··· Source excerpt ···

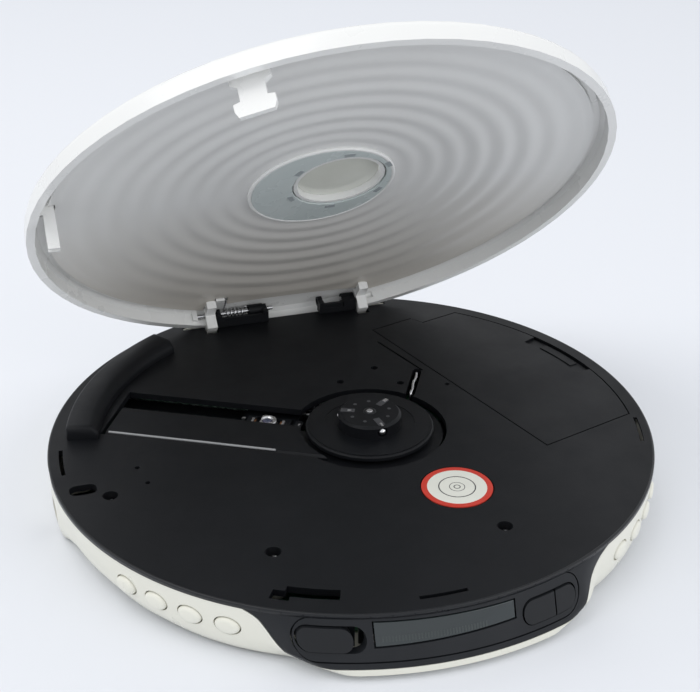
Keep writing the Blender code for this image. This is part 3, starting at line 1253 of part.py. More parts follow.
def spring_points():
    """A leg against the lid, the coil round the pin, and a tail along the pin."""
    points = []
    total = SPRING_TURNS * SPRING_POINTS
    leg_top = Vector((SPRING_START, HINGE_Y - SPRING_LEG, HINGE_Z + SPRING_RADIUS))
    leg_root = Vector((SPRING_START, HINGE_Y - SPRING_RADIUS * 0.35, HINGE_Z + SPRING_RADIUS))
    points += [leg_top, leg_root]
    for step in range(total + 1):
        turn = math.pi / 2 - 2 * math.pi * step / SPRING_POINTS
        x = SPRING_START + SPRING_PITCH * step / SPRING_POINTS
        points.append(Vector((x, HINGE_Y + SPRING_RADIUS * math.cos(turn), HINGE_Z + SPRING_RADIUS * math.sin(turn))))
    last = points[-1]
    points.append(last + Vector((SPRING_TAIL, 0.0, 0.0)))
    return points


def least_gap(points, wire, apart):
    """Smallest clearance of a wire to itself, between stretches that aren't neighbours."""
    least = math.inf
    for first in range(len(points)):
        for second in range(first + apart, len(points)):
            least = min(least, (points[first] - points[second]).length)
    return least - 2 * wire


def make_spring():
    points = spring_points()
    gap = least_gap(points, SPRING_WIRE, SPRING_POINTS - 2)
    print(f"hinge_spring: least gap to itself {gap * 1000:.2f} mm")
    return tube("hinge_spring", points, SPRING_WIRE, "steel")


# Lid, in its closed place

def lid_outer(radius):
    """Height of the lid's outer face above the deck."""
    edge = LID_RADIUS - LID_FILLET
    return LID_CROWN - (LID_CROWN - LID_SHOULDER) * (radius / edge) ** 2


def lid_profile():
    base = DECK_HEIGHT
    edge = LID_RADIUS - LID_FILLET
    inner = LID_RADIUS - LID_WALL
    outer = [(LID_RADIUS, base + LID_RIM), (LID_RADIUS, base + LID_WALL_TOP)]
    for turn in (30, 60):
        out = edge + LID_FILLET * math.cos(math.radians(turn))
        rise = LID_WALL_TOP + (LID_SHOULDER - LID_WALL_TOP) * math.sin(math.radians(turn))
        outer.append((out, base + rise))
    shares = (1.0, 0.75, 0.5, 0.25, 0.0)
    outer += [(edge * share, base + lid_outer(edge * share)) for share in shares]
    under = [(edge * share, base + lid_outer(edge * share) - LID_SKIN) for share in reversed(shares[1:])]
    knee = inner - LID_INNER_FILLET
    under += [(knee, base + lid_outer(knee) - LID_SKIN), (inner, base + lid_outer(knee) - LID_SKIN - LID_INNER_FILLET),
              (inner, base + LID_RIM)]
    return outer + under


def make_lid_shell():
    lid = lathe("lid_shell", lid_profile(), ROUND, finish="white_gloss")
    centre = (TURNTABLE_X, TURNTABLE_Y)
    base = DECK_HEIGHT
    inside = base + LID_CROWN - LID_SKIN / 2
    collar = drum("collar", LID_WINDOW_RADIUS + GAP + COLLAR_WALL, base + INSERT_PLATE_RISE + GAP, inside, centre, MEDIUM - 8)
    fuse(lid, collar)
    cut(lid, drum("window_room", LID_WINDOW_RADIUS + GAP, base + GAP, base + LID_CROWN + OVERRUN, centre, MEDIUM - 8))
    wall_inside = LID_RADIUS - LID_WALL / 2
    ear_top = base + LID_SHOULDER - LID_SKIN / 2
    for side in (-1, 1):
        middle = side * EAR_X
        half = EAR_WIDTH / 2
        ear_back = math.sqrt(wall_inside ** 2 - (EAR_X + half) ** 2)
        upper = block("ear", (middle - half, HINGE_Y - EAR_HALF_DEPTH, HINGE_Z - PIN_RADIUS), (middle + half, ear_back, ear_top))
        lower = block("finger", (middle - half, HINGE_Y - EAR_HALF_DEPTH, HINGE_Z - EAR_DROP),
                      (middle + half, HINGE_Y + EAR_HALF_DEPTH, HINGE_Z))
        fuse(lid, upper, lower)
    boss_end = PIN_LEFT_START - GAP
    boss_back = math.sqrt(wall_inside ** 2 - PIN_LEFT_START ** 2)
    boss = block("pin_boss", (boss_end, HINGE_Y - PIN_RADIUS * 2, HINGE_Z - PIN_RADIUS * 2.2),
                 (boss_end + EAR_WIDTH / 2, boss_back, ear_top - GAP))
    fuse(lid, boss)
    cut(lid, rod_along_x("bore", PIN_RADIUS + GAP, PIN_LEFT_START - GAP / 2, PIN_RIGHT_END + OVERRUN, HINGE_Y, HINGE_Z, TINY))
    tab_top = base + lid_outer(HINGE_Y - TAB_REACH) - LID_SKIN / 2
    tab = block("spring_tab", (SPRING_START - GAP - SPRING_WIRE - TAB_WIDTH, HINGE_Y - TAB_REACH - TAB_LENGTH, HINGE_Z + SPRING_RADIUS - GAP),
                (SPRING_START - GAP - SPRING_WIRE, HINGE_Y - TAB_REACH, tab_top))
    fuse(lid, tab)
    fuse(lid, make_hook())
    for side in (-1, 1):
        y = SIDE_HOOK_Y + side * SIDE_HOOK_SPACING / 2
        fin = block("side_hook", (SIDE_HOOK_X, y - SIDE_HOOK_FIN / 2, base - SIDE_HOOK_DROP),
                    (SIDE_HOOK_X + SIDE_HOOK_LENGTH, y + SIDE_HOOK_FIN / 2, base + LID_SHOULDER - LID_SKIN / 2))
        reach = -math.sqrt(wall_inside ** 2 - y ** 2)
        web = block("web", (reach, y - SIDE_HOOK_FIN / 2, base + LID_RIM + LID_WALL_TOP / 2),
                    (SIDE_HOOK_X + SIDE_HOOK_LENGTH / 2, y + SIDE_HOOK_FIN / 2, base + LID_SHOULDER - LID_SKIN / 2))
        fuse(fin, web)
        fuse(lid, fin)
    return lid


def make_hook():
    """The catch that hangs from the front rim: a waist and a wide foot."""
    base = DECK_HEIGHT
    thickness = HOOK_THICKNESS / 2
    levels = ((LID_SHOULDER - LID_SKIN / 2, HOOK_HALF_WIDTH), (LID_RIM, HOOK_HALF_WIDTH),
              (-HOOK_THICKNESS / 2, HOOK_NECK_HALF_WIDTH), (-HOOK_NECK_DROP, HOOK_NECK_HALF_WIDTH),
              (-HOOK_NECK_DROP - GAP, HOOK_HALF_WIDTH), (-HOOK_SHOULDER_DROP, HOOK_HALF_WIDTH),
              (-HOOK_DROP, HOOK_TIP_HALF_WIDTH))
    rings = []
    for height, half in levels:
        rings.append([Vector((-half, -HOOK_RADIUS - thickness, base + height)),
                      Vector((half, -HOOK_RADIUS - thickness, base + height)),
                      Vector((half, -HOOK_RADIUS + thickness, base + height)),
                      Vector((-half, -HOOK_RADIUS + thickness, base + height))])
    hook = loft("hook", rings)
    root = block("root", (-HOOK_HALF_WIDTH, -(LID_RADIUS - LID_WALL / 2), base + LID_WALL_TOP / 2),
                 (HOOK_HALF_WIDTH, -HOOK_RADIUS, base + LID_SHOULDER - LID_SKIN / 2))
    fuse(hook, root)
    return move_mesh(hook, Matrix.Rotation(math.radians(HOOK_PHI_DEG), 4, "Z"))


def liner_under(radius):
    """Underside of the liner, with round ripples that fade towards the rim."""
    plain = lid_outer(radius) - LID_SKIN - GAP - LINER_THICKNESS - RIPPLE_HEIGHT
    span = RIPPLE_COUNT * RIPPLE_PITCH
    share = (radius - RIPPLE_INNER) / span
    if share < 0.0 or share > 1.0:
        return plain + RIPPLE_HEIGHT
    return plain + RIPPLE_HEIGHT * math.cos(2 * math.pi * share * RIPPLE_COUNT)


def make_liner():
    base = DECK_HEIGHT
    top = [(LINER_RADIUS * share, base + lid_outer(LINER_RADIUS * share) - LID_SKIN - GAP)
           for share in (0.0, 0.25, 0.5, 0.75, 1.0)]
    count = RIPPLE_COUNT * RIPPLE_STEPS
    radii = [RIPPLE_INNER + RIPPLE_PITCH * step / RIPPLE_STEPS for step in range(count + 1)]
    under = [(LINER_RADIUS, base + liner_under(LINER_RADIUS))]
    under += [(radius, base + liner_under(radius)) for radius in reversed(radii)]
    under += [(0.0, base + liner_under(0.0))]
    liner = lathe("lid_liner", top + under, MEDIUM, finish="liner_white")
    centre = (TURNTABLE_X, TURNTABLE_Y)
    cut(liner, drum("window_room", LID_WINDOW_RADIUS + COLLAR_WALL + 2 * GAP, base, base + LID_CROWN + OVERRUN, centre, MEDIUM - 8))
    reach = EAR_X + EAR_WIDTH / 2 + GAP
    front = HINGE_Y - TAB_REACH - TAB_LENGTH - GAP
    cut(liner, block("hinge_room", (-reach, front, base), (reach, DECK_RADIUS, base + LID_CROWN)))
    hook_room = block("hook_room", (-HOOK_HALF_WIDTH - GAP, -DECK_RADIUS, base), (HOOK_HALF_WIDTH + GAP, -HOOK_RADIUS + HOOK_THICKNESS,
                      base + LID_CROWN))
    cut(liner, move_mesh(hook_room, Matrix.Rotation(math.radians(HOOK_PHI_DEG), 4, "Z")))
    half = SIDE_HOOK_SPACING / 2 + SIDE_HOOK_FIN / 2 + GAP
    cut(liner, block("side_room", (-DECK_RADIUS, SIDE_HOOK_Y - half, base), (SIDE_HOOK_X + SIDE_HOOK_LENGTH + GAP,
                     SIDE_HOOK_Y + half, base + LID_CROWN)))
    return liner


def make_insert_plate():
    bottom = DECK_HEIGHT + INSERT_PLATE_RISE
    plate = drum("lid_insert_plate", INSERT_PLATE_RADIUS, bottom, bottom + INSERT_PLATE_THICKNESS, steps=MEDIUM, finish="tinted_clear")
    room = LID_WINDOW_RADIUS + COLLAR_WALL + 2 * GAP
    return cut(plate, drum("window_room", room, bottom - OVERRUN, bottom + OVERRUN, (TURNTABLE_X, TURNTABLE_Y), MEDIUM - 8))


def make_lid_window():
    top = DECK_HEIGHT + lid_outer(TURNTABLE_X)
    return drum("lid_window", LID_WINDOW_RADIUS, top - LID_SKIN, top, (TURNTABLE_X, TURNTABLE_Y), MEDIUM - 8, "tinted_clear")


def build():
    for old in list(bpy.data.objects):
        bpy.data.objects.remove(old, do_unlink=True)
    make_bottom_shell()
    make_deck()
    make_fascia()
    make_display()
    make_open_slider()
    make_front_keys()
    make_side_keys()
    make_guard()
    make_turntable()
    make_balls()
    make_spindle_motor()
    make_chassis()
    make_rod()
    make_lead_screw()
    make_feed_motor()
    make_sled()
    make_lens()
    make_shield()
    make_board()
    make_socket("headphone_jack", JACK_PHI_DEG, JACK_BORE, JACK_LENGTH * 0.9, None)
    make_socket("power_jack", POWER_PHI_DEG, POWER_BORE, POWER_DEPTH, POWER_PIN)
    make_feet()
    make_screws()
    make_switch()
    make_label()
    make_wire_spring()
    make_tray()
    make_cell()
    make_contacts()
    make_brackets()
    cover_pivot = empty("cover_pivot", BAY_FRAME @ Matrix.Translation((0.0, COVER_HINGE_INSET, COVER_HINGE_Z)))
    hold(make_cover(), cover_pivot)
    lid_pivot = empty("lid_pivot", Matrix.Translation((0.0, HINGE_Y, HINGE_Z)))
    for piece in (make_lid_shell(), make_liner(), make_insert_plate(), make_lid_window(), *make_pins()):
        hold(piece, lid_pivot)
    spring = make_spring()
    spring.parent = lid_pivot
    spring.location = (0.0, -HINGE_Y, -HINGE_Z)
    lid_pivot.rotation_euler = (-math.radians(LID_OPEN_DEG), 0.0, 0.0)
    bpy.context.view_layer.update()


build()
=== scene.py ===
import json
import math

import bmesh
import bpy
from mathutils import Matrix, Vector


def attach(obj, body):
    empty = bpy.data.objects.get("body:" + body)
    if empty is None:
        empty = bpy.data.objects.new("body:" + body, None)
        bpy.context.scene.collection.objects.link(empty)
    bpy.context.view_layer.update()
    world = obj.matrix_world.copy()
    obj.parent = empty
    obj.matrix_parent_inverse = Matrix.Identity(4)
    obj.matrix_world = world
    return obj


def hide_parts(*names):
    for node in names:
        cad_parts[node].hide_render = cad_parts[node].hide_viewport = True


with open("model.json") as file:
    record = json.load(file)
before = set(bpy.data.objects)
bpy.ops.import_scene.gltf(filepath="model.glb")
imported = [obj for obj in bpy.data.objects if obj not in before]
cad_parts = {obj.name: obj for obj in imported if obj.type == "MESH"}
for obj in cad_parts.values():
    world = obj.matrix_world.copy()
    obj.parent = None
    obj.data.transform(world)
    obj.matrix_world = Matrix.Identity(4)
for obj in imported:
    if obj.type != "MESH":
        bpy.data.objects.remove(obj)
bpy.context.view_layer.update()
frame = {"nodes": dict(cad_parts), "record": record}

MM = 0.001
NODES = frame["nodes"]

# The deck, as in the CAD model
DECK_RADIUS = 68.0 * MM
DECK_HEIGHT = 13.0 * MM
RIM_WIDTH = 0.5 * MM
NOTCH_INNER = 66.7 * MM

# The turntable and its balls
TURNTABLE = Vector((3.8 * MM, -2.0 * MM, 0.0))
HUB_TOP = 17.1 * MM
PLATTER_TOP = 13.9 * MM
BALL_RADIUS = 0.9 * MM
BALL_FIRST = -83.0
BALL_REACH = 6.6 * MM

# The pickup; its lens and ring stand higher here than in the CAD model
SLED_DEG = 151.5
LENS_REACH = 24.1 * MM
SLED_TOP = 10.1 * MM
CARRIER_TOP = 11.3 * MM
LENS_LOW = 9.6 * MM
LENS_TOP = 12.1 * MM
LENS_RING = 2.4 * MM
LENS_SIZE = 1.1 * MM
LENS_FLAT = 1.42 * MM

# The hinge
HINGE_Y = 59.8 * MM
HINGE_Z = 15.6 * MM
LID_OPEN = math.radians(48.2)
PIN_BORE = 0.9 * MM
SLEEVE_RADIUS = 1.5 * MM
COIL_RADIUS = 1.2 * MM
COIL_TURNS = 5
COIL_PITCH = 0.98 * MM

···

Starting with the line with "make_lens()" and ending with the line with "record = json.load(file)", extract every line exactly and nothing outside that span.

    make_lens()
    make_shield()
    make_board()
    make_socket("headphone_jack", JACK_PHI_DEG, JACK_BORE, JACK_LENGTH * 0.9, None)
    make_socket("power_jack", POWER_PHI_DEG, POWER_BORE, POWER_DEPTH, POWER_PIN)
    make_feet()
    make_screws()
    make_switch()
    make_label()
    make_wire_spring()
    make_tray()
    make_cell()
    make_contacts()
    make_brackets()
    cover_pivot = empty("cover_pivot", BAY_FRAME @ Matrix.Translation((0.0, COVER_HINGE_INSET, COVER_HINGE_Z)))
    hold(make_cover(), cover_pivot)
    lid_pivot = empty("lid_pivot", Matrix.Translation((0.0, HINGE_Y, HINGE_Z)))
    for piece in (make_lid_shell(), make_liner(), make_insert_plate(), make_lid_window(), *make_pins()):
        hold(piece, lid_pivot)
    spring = make_spring()
    spring.parent = lid_pivot
    spring.location = (0.0, -HINGE_Y, -HINGE_Z)
    lid_pivot.rotation_euler = (-math.radians(LID_OPEN_DEG), 0.0, 0.0)
    bpy.context.view_layer.update()


build()
=== scene.py ===
import json
import math

import bmesh
import bpy
from mathutils import Matrix, Vector


def attach(obj, body):
    empty = bpy.data.objects.get("body:" + body)
    if empty is None:
        empty = bpy.data.objects.new("body:" + body, None)
        bpy.context.scene.collection.objects.link(empty)
    bpy.context.view_layer.update()
    world = obj.matrix_world.copy()
    obj.parent = empty
    obj.matrix_parent_inverse = Matrix.Identity(4)
    obj.matrix_world = world
    return obj


def hide_parts(*names):
    for node in names:
        cad_parts[node].hide_render = cad_parts[node].hide_viewport = True


with open("model.json") as file:
    record = json.load(file)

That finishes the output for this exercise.